## start Materials provided

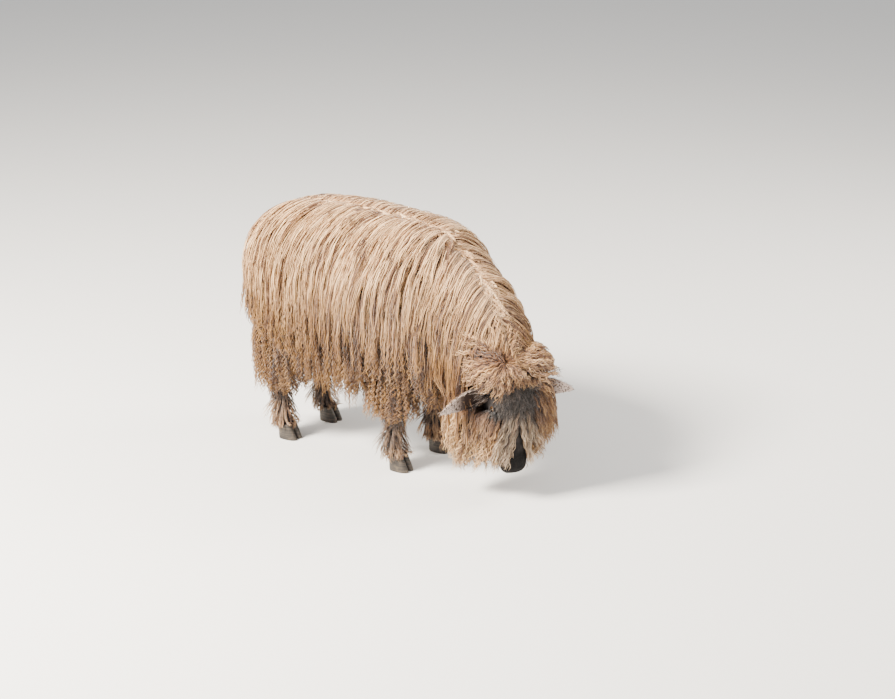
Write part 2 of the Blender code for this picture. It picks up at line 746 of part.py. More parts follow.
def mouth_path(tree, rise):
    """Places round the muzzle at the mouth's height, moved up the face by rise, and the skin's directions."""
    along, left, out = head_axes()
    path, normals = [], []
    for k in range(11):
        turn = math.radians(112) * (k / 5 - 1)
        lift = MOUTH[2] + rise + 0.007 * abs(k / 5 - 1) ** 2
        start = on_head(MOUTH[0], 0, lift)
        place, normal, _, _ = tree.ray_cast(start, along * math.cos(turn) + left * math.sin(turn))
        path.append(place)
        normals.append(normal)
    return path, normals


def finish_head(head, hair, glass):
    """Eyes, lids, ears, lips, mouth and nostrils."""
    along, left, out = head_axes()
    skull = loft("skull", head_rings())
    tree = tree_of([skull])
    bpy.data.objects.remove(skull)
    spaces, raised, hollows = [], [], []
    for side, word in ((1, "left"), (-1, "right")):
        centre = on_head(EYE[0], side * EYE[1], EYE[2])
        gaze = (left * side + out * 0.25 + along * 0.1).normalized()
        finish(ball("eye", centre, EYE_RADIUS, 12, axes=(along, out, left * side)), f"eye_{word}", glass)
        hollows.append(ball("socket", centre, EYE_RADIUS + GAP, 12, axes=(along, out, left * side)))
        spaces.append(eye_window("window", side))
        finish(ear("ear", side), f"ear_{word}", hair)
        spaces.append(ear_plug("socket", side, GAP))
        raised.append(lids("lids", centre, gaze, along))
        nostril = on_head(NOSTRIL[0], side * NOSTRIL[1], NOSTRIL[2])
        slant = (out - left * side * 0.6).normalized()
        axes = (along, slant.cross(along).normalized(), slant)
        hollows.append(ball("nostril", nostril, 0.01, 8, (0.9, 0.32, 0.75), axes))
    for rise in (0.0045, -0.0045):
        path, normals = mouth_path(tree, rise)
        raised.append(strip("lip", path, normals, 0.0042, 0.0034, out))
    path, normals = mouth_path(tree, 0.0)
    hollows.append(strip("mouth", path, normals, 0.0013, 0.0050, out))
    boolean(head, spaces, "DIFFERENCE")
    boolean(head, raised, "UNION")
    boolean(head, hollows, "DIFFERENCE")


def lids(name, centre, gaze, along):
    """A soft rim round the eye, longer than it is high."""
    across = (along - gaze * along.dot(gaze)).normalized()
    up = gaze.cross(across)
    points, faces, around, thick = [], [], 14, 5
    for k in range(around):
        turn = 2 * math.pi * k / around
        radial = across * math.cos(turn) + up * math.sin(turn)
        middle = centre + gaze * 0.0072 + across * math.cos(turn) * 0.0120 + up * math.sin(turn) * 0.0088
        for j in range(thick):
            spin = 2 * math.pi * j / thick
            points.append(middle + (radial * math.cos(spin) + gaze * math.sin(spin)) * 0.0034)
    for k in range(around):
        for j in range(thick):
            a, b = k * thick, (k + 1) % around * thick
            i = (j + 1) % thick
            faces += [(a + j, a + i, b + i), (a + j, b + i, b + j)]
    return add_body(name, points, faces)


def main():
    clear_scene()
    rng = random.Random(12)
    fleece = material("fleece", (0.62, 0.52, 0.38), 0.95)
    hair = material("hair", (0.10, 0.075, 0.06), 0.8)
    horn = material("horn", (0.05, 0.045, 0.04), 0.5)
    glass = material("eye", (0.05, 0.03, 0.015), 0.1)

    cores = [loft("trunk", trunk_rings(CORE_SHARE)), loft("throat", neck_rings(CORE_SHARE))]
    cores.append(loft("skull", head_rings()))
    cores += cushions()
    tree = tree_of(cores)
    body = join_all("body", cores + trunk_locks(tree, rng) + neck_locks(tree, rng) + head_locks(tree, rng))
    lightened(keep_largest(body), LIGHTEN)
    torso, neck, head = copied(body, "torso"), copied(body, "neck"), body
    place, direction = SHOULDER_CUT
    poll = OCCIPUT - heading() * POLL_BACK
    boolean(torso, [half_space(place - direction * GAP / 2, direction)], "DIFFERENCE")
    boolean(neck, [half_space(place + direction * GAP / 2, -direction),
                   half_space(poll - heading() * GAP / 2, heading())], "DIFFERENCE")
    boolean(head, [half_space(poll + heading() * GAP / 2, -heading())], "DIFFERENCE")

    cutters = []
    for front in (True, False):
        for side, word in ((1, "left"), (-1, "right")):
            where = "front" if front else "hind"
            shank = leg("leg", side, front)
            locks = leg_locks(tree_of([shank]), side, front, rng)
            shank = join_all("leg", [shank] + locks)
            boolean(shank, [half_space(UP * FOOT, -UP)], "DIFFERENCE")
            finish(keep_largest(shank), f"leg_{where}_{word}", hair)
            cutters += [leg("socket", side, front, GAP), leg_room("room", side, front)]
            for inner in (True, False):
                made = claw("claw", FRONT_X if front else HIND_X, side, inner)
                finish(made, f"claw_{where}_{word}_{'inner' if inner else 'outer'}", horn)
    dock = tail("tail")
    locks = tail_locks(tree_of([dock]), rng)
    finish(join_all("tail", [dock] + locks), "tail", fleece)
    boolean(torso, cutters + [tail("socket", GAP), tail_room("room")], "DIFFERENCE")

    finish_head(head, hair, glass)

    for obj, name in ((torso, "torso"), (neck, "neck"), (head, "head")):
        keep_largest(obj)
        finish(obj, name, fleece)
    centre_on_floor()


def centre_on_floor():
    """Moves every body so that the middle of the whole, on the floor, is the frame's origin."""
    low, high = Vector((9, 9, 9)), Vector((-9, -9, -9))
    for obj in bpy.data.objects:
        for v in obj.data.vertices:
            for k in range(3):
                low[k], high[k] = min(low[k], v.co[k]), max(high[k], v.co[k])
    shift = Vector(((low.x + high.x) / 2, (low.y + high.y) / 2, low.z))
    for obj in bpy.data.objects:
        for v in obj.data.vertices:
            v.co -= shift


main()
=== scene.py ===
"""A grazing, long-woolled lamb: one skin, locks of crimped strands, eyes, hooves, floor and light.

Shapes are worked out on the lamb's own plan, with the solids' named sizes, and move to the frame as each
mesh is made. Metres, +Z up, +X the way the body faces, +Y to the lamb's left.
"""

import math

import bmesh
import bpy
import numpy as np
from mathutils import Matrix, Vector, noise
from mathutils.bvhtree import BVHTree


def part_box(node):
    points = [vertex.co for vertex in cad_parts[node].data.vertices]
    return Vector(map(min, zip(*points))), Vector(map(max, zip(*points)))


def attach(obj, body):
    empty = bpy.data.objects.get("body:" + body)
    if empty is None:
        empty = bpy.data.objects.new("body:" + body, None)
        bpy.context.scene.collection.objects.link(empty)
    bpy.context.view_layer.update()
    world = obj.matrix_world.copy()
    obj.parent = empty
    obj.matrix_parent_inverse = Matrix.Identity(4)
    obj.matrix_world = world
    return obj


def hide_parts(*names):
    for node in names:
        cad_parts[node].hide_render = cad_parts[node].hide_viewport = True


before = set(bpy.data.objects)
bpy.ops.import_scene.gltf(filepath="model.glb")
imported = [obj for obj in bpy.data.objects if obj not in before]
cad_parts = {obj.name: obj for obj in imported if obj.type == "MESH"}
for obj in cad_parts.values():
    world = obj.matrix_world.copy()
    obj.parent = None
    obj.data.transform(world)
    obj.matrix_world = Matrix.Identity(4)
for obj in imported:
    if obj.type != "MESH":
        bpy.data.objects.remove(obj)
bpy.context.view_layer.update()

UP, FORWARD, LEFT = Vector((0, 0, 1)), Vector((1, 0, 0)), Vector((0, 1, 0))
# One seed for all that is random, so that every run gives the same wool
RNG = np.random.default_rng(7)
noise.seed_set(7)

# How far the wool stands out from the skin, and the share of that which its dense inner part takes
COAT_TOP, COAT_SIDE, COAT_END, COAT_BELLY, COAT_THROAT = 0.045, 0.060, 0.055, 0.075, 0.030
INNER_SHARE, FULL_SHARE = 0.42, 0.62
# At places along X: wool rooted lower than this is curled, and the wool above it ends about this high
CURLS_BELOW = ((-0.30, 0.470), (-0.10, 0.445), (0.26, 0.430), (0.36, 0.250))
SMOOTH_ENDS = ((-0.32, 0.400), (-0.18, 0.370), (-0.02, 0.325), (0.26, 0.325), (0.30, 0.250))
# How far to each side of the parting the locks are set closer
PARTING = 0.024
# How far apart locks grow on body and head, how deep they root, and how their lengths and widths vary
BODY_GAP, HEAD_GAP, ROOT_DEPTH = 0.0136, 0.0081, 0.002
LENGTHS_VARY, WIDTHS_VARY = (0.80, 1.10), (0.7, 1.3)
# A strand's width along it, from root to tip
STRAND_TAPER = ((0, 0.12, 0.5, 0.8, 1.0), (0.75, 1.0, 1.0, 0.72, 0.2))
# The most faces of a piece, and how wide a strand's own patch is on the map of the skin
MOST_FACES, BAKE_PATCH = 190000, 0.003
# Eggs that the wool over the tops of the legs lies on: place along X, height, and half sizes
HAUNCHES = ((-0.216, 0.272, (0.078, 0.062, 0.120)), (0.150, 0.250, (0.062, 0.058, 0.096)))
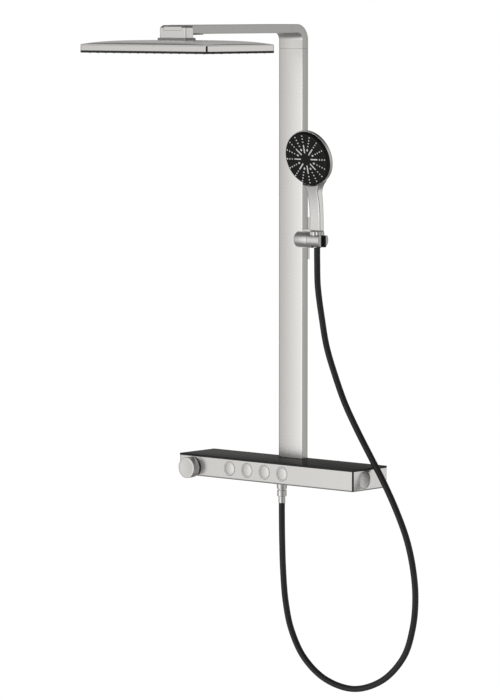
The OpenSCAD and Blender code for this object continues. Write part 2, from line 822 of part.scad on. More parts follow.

## end Materials provided

*Exercise*: Retype exactly what runs from the line containing "obj.parent = empty" through the line containing "imported = [obj", both lines included, and stop there.

*Solution for this problem*:
    obj.parent = empty
    obj.matrix_parent_inverse = Matrix.Identity(4)
    obj.matrix_world = world
    return obj


def hide_parts(*names):
    for node in names:
        cad_parts[node].hide_render = cad_parts[node].hide_viewport = True


before = set(bpy.data.objects)
bpy.ops.import_scene.gltf(filepath="model.glb")
imported = [obj for obj in bpy.data.objects if obj not in before]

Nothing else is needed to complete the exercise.